**Task prompt**
Word for word, restate every line of the material.

----

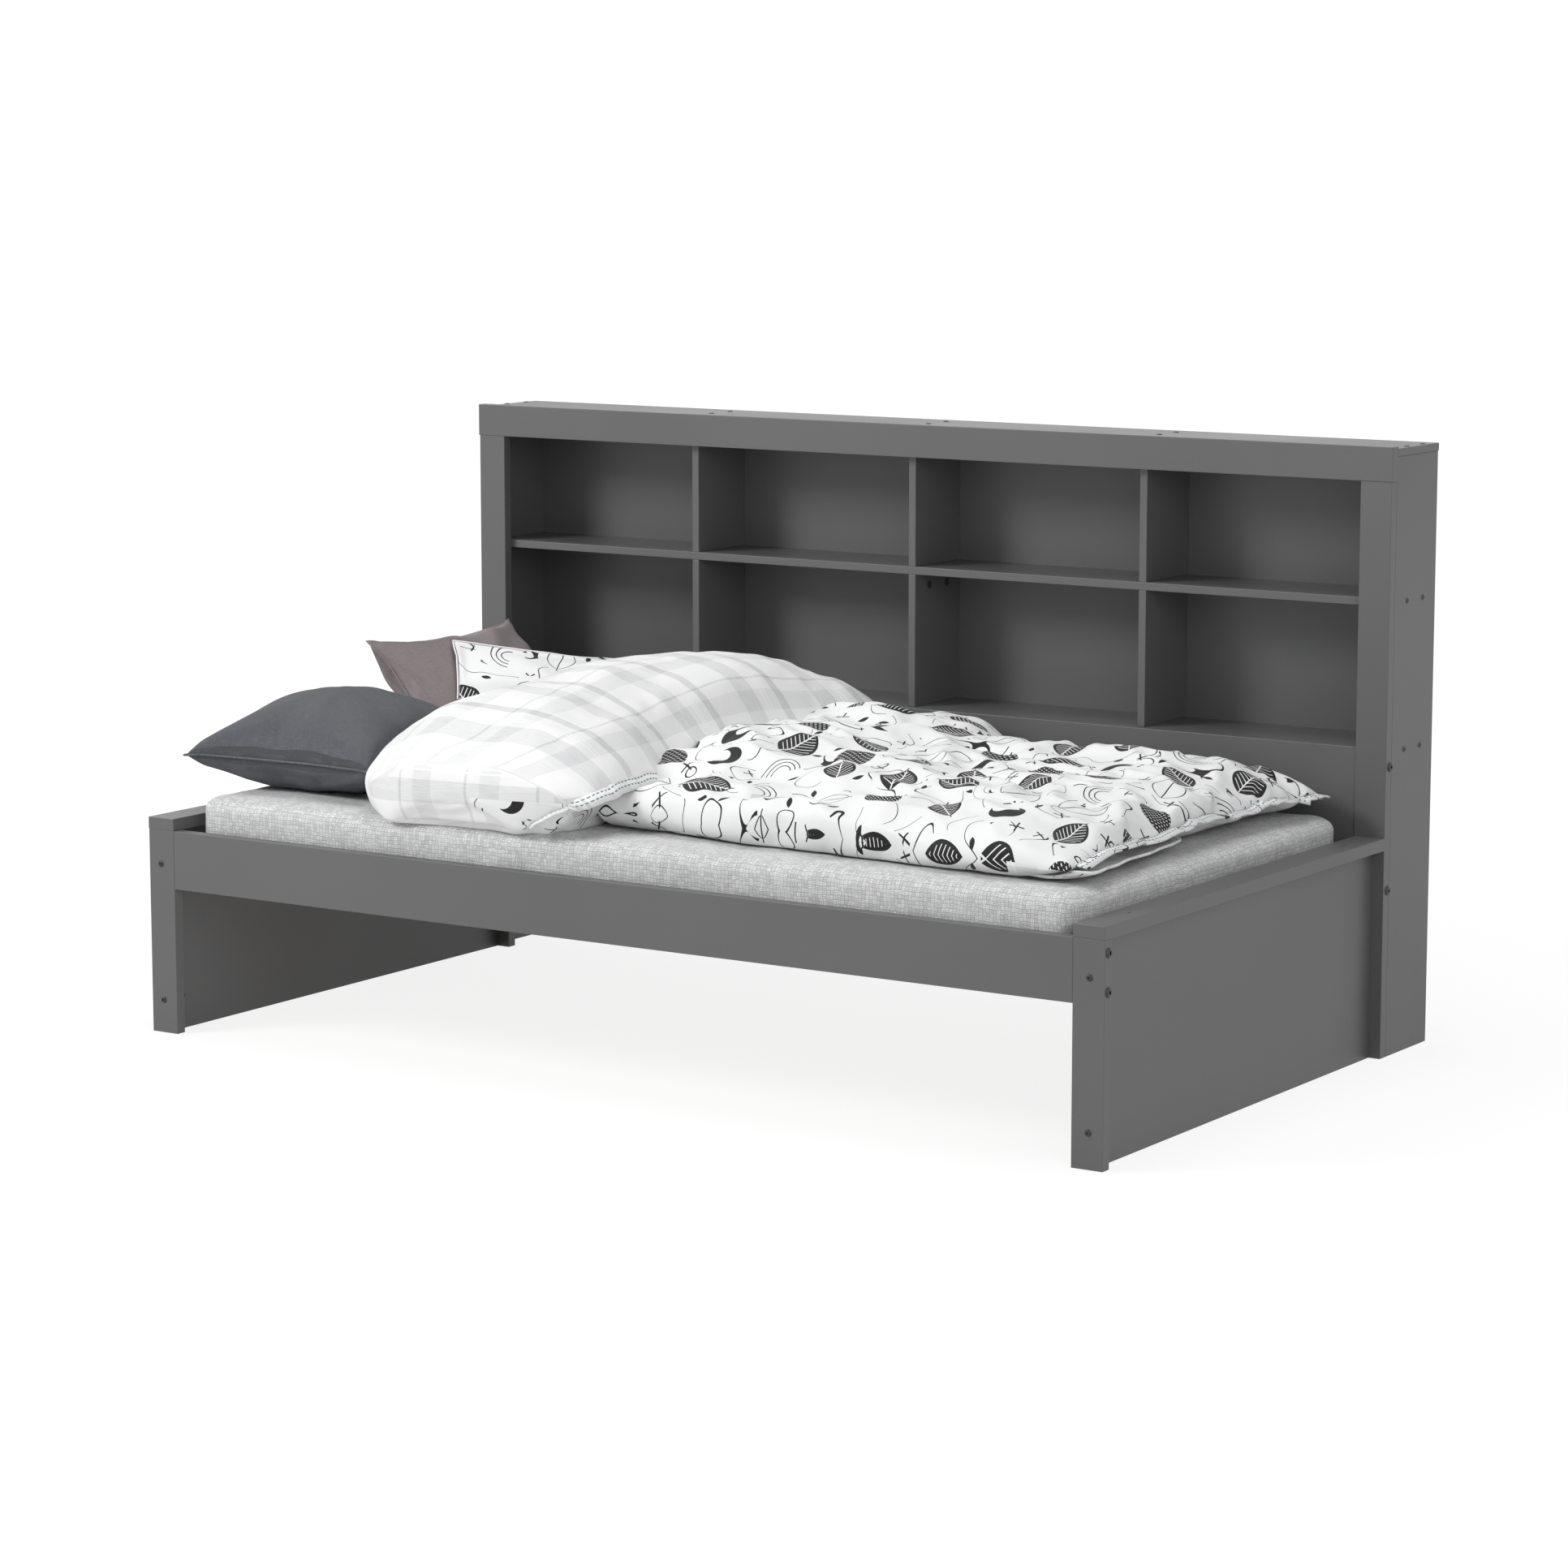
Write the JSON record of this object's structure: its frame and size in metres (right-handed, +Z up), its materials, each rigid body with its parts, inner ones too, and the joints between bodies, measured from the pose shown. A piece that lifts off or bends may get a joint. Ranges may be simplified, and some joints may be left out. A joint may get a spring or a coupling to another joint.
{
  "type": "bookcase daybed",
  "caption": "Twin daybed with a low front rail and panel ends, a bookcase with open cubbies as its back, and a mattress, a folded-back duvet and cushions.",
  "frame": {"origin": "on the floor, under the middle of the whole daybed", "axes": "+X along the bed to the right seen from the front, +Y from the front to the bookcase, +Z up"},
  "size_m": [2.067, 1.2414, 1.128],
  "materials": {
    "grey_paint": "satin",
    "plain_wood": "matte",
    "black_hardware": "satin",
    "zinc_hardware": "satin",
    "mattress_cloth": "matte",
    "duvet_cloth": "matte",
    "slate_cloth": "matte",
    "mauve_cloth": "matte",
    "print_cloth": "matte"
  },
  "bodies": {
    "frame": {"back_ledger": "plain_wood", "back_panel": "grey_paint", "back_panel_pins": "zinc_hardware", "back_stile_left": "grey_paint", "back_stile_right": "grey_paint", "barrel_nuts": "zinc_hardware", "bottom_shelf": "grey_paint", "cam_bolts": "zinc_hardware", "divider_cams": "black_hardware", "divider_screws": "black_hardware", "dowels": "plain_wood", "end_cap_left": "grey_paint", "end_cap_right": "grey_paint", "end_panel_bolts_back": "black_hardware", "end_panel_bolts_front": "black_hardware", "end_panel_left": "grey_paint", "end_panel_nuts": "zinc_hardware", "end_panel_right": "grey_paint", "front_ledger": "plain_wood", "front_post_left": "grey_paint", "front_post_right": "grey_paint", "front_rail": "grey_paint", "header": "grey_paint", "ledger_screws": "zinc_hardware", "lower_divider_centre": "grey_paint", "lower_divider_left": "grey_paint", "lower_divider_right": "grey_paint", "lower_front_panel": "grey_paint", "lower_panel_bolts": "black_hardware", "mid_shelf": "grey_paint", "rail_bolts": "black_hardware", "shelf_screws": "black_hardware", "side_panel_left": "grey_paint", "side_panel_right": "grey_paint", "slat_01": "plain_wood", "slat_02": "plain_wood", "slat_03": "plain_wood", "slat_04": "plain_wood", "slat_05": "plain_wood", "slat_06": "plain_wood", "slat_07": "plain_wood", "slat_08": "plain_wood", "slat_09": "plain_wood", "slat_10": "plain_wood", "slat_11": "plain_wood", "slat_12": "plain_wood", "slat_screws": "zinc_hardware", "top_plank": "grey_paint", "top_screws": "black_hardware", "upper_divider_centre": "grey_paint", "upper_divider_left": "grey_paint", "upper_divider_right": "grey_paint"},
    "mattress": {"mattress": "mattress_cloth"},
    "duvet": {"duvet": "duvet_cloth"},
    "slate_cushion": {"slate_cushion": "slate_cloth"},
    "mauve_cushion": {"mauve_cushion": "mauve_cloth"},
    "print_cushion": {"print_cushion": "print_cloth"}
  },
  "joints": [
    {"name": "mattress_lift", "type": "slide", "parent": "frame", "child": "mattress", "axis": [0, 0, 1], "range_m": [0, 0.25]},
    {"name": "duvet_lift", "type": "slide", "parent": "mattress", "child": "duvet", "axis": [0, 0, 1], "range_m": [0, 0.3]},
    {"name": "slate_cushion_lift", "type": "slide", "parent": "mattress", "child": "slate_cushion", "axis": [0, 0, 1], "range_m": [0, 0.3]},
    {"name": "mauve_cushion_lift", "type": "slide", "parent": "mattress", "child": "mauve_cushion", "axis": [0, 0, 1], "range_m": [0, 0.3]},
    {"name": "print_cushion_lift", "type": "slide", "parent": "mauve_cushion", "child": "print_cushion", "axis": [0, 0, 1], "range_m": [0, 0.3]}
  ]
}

----

**Correct response**
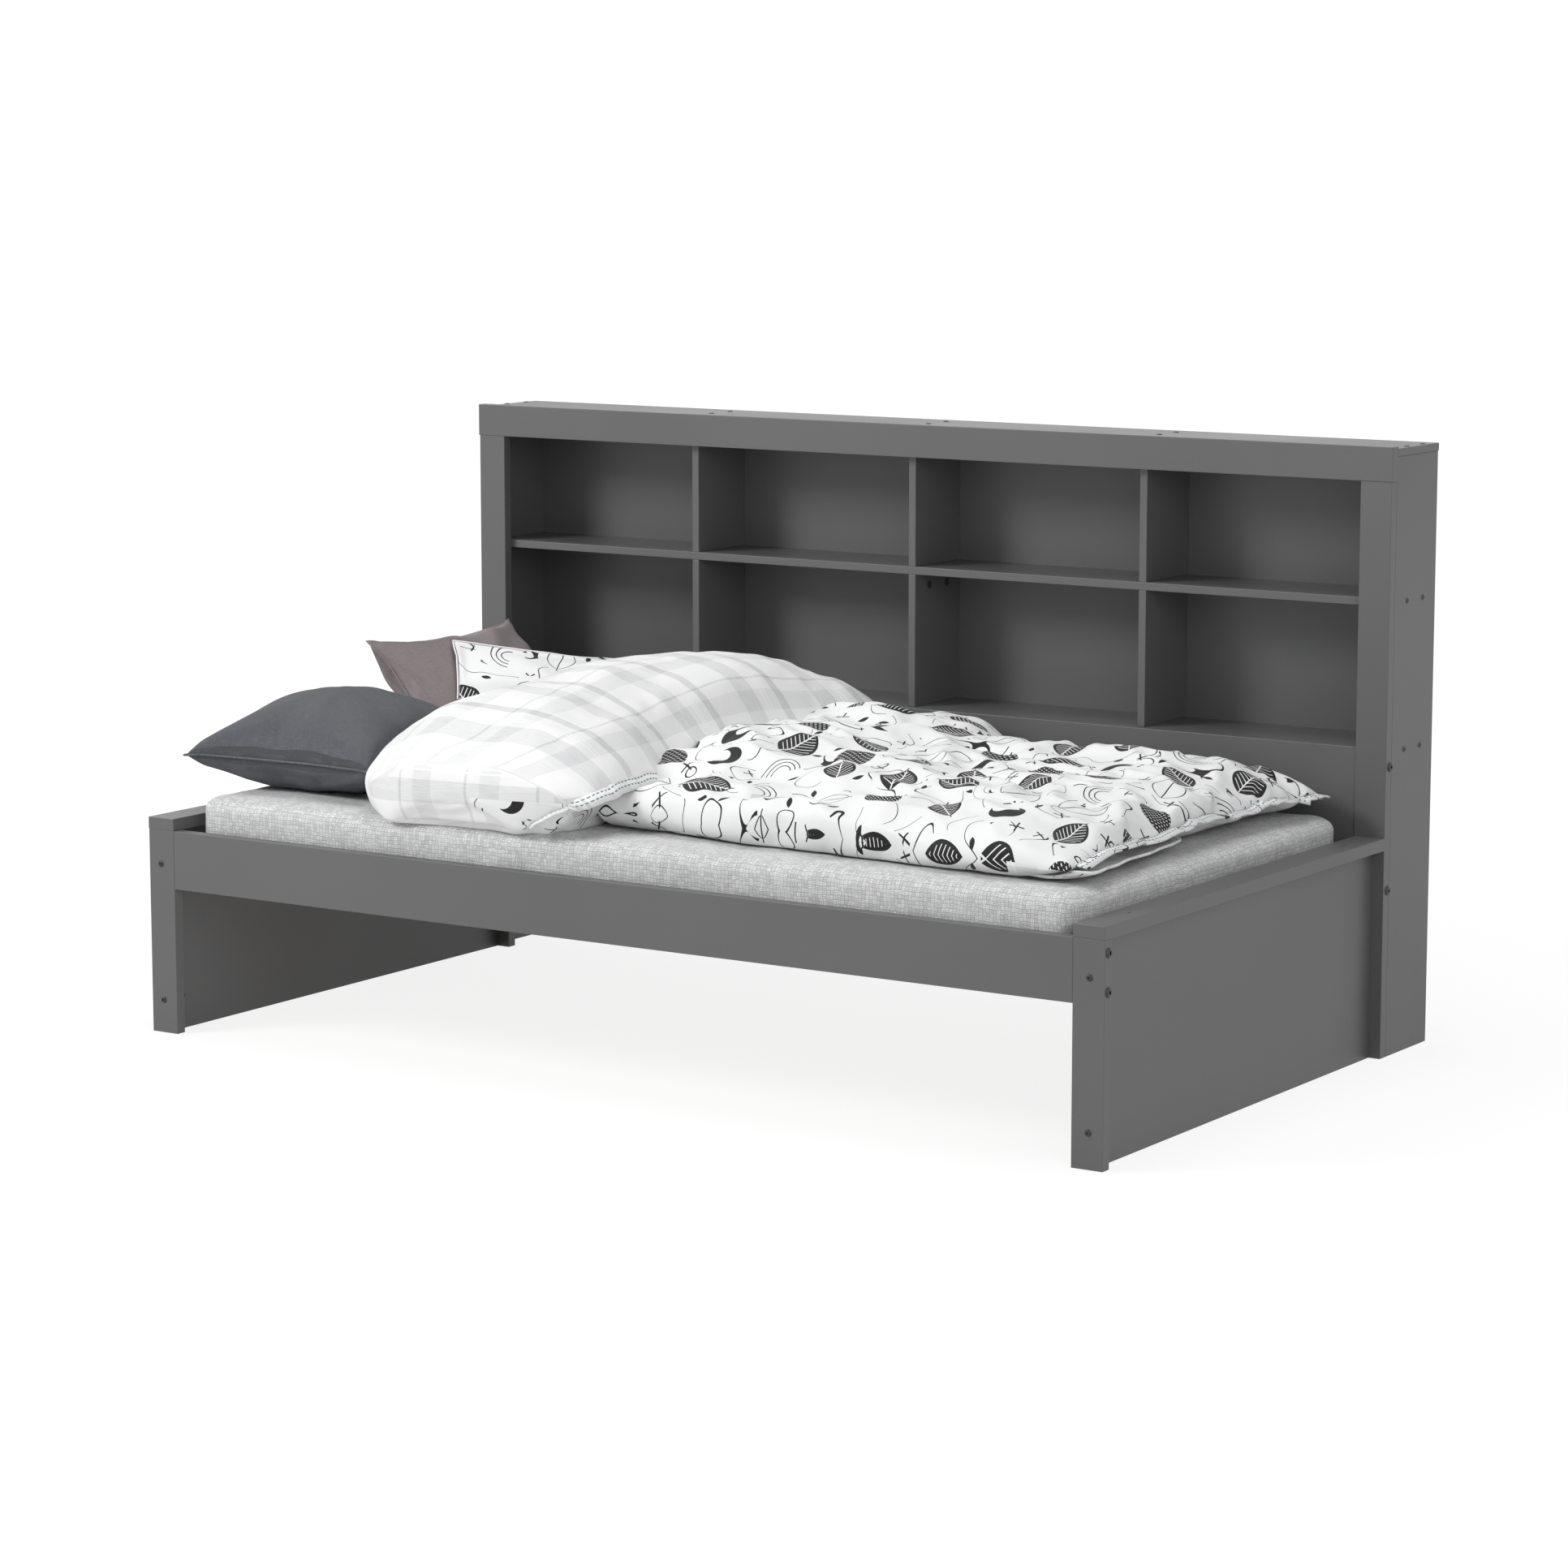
Write the JSON record of this object's structure: its frame and size in metres (right-handed, +Z up), its materials, each rigid body with its parts, inner ones too, and the joints between bodies, measured from the pose shown. A piece that lifts off or bends may get a joint. Ranges may be simplified, and some joints may be left out. A joint may get a spring or a coupling to another joint.
{
  "type": "bookcase daybed",
  "caption": "Twin daybed with a low front rail and panel ends, a bookcase with open cubbies as its back, and a mattress, a folded-back duvet and cushions.",
  "frame": {"origin": "on the floor, under the middle of the whole daybed", "axes": "+X along the bed to the right seen from the front, +Y from the front to the bookcase, +Z up"},
  "size_m": [2.067, 1.2414, 1.128],
  "materials": {
    "grey_paint": "satin",
    "plain_wood": "matte",
    "black_hardware": "satin",
    "zinc_hardware": "satin",
    "mattress_cloth": "matte",
    "duvet_cloth": "matte",
    "slate_cloth": "matte",
    "mauve_cloth": "matte",
    "print_cloth": "matte"
  },
  "bodies": {
    "frame": {"back_ledger": "plain_wood", "back_panel": "grey_paint", "back_panel_pins": "zinc_hardware", "back_stile_left": "grey_paint", "back_stile_right": "grey_paint", "barrel_nuts": "zinc_hardware", "bottom_shelf": "grey_paint", "cam_bolts": "zinc_hardware", "divider_cams": "black_hardware", "divider_screws": "black_hardware", "dowels": "plain_wood", "end_cap_left": "grey_paint", "end_cap_right": "grey_paint", "end_panel_bolts_back": "black_hardware", "end_panel_bolts_front": "black_hardware", "end_panel_left": "grey_paint", "end_panel_nuts": "zinc_hardware", "end_panel_right": "grey_paint", "front_ledger": "plain_wood", "front_post_left": "grey_paint", "front_post_right": "grey_paint", "front_rail": "grey_paint", "header": "grey_paint", "ledger_screws": "zinc_hardware", "lower_divider_centre": "grey_paint", "lower_divider_left": "grey_paint", "lower_divider_right": "grey_paint", "lower_front_panel": "grey_paint", "lower_panel_bolts": "black_hardware", "mid_shelf": "grey_paint", "rail_bolts": "black_hardware", "shelf_screws": "black_hardware", "side_panel_left": "grey_paint", "side_panel_right": "grey_paint", "slat_01": "plain_wood", "slat_02": "plain_wood", "slat_03": "plain_wood", "slat_04": "plain_wood", "slat_05": "plain_wood", "slat_06": "plain_wood", "slat_07": "plain_wood", "slat_08": "plain_wood", "slat_09": "plain_wood", "slat_10": "plain_wood", "slat_11": "plain_wood", "slat_12": "plain_wood", "slat_screws": "zinc_hardware", "top_plank": "grey_paint", "top_screws": "black_hardware", "upper_divider_centre": "grey_paint", "upper_divider_left": "grey_paint", "upper_divider_right": "grey_paint"},
    "mattress": {"mattress": "mattress_cloth"},
    "duvet": {"duvet": "duvet_cloth"},
    "slate_cushion": {"slate_cushion": "slate_cloth"},
    "mauve_cushion": {"mauve_cushion": "mauve_cloth"},
    "print_cushion": {"print_cushion": "print_cloth"}
  },
  "joints": [
    {"name": "mattress_lift", "type": "slide", "parent": "frame", "child": "mattress", "axis": [0, 0, 1], "range_m": [0, 0.25]},
    {"name": "duvet_lift", "type": "slide", "parent": "mattress", "child": "duvet", "axis": [0, 0, 1], "range_m": [0, 0.3]},
    {"name": "slate_cushion_lift", "type": "slide", "parent": "mattress", "child": "slate_cushion", "axis": [0, 0, 1], "range_m": [0, 0.3]},
    {"name": "mauve_cushion_lift", "type": "slide", "parent": "mattress", "child": "mauve_cushion", "axis": [0, 0, 1], "range_m": [0, 0.3]},
    {"name": "print_cushion_lift", "type": "slide", "parent": "mauve_cushion", "child": "print_cushion", "axis": [0, 0, 1], "range_m": [0, 0.3]}
  ]
}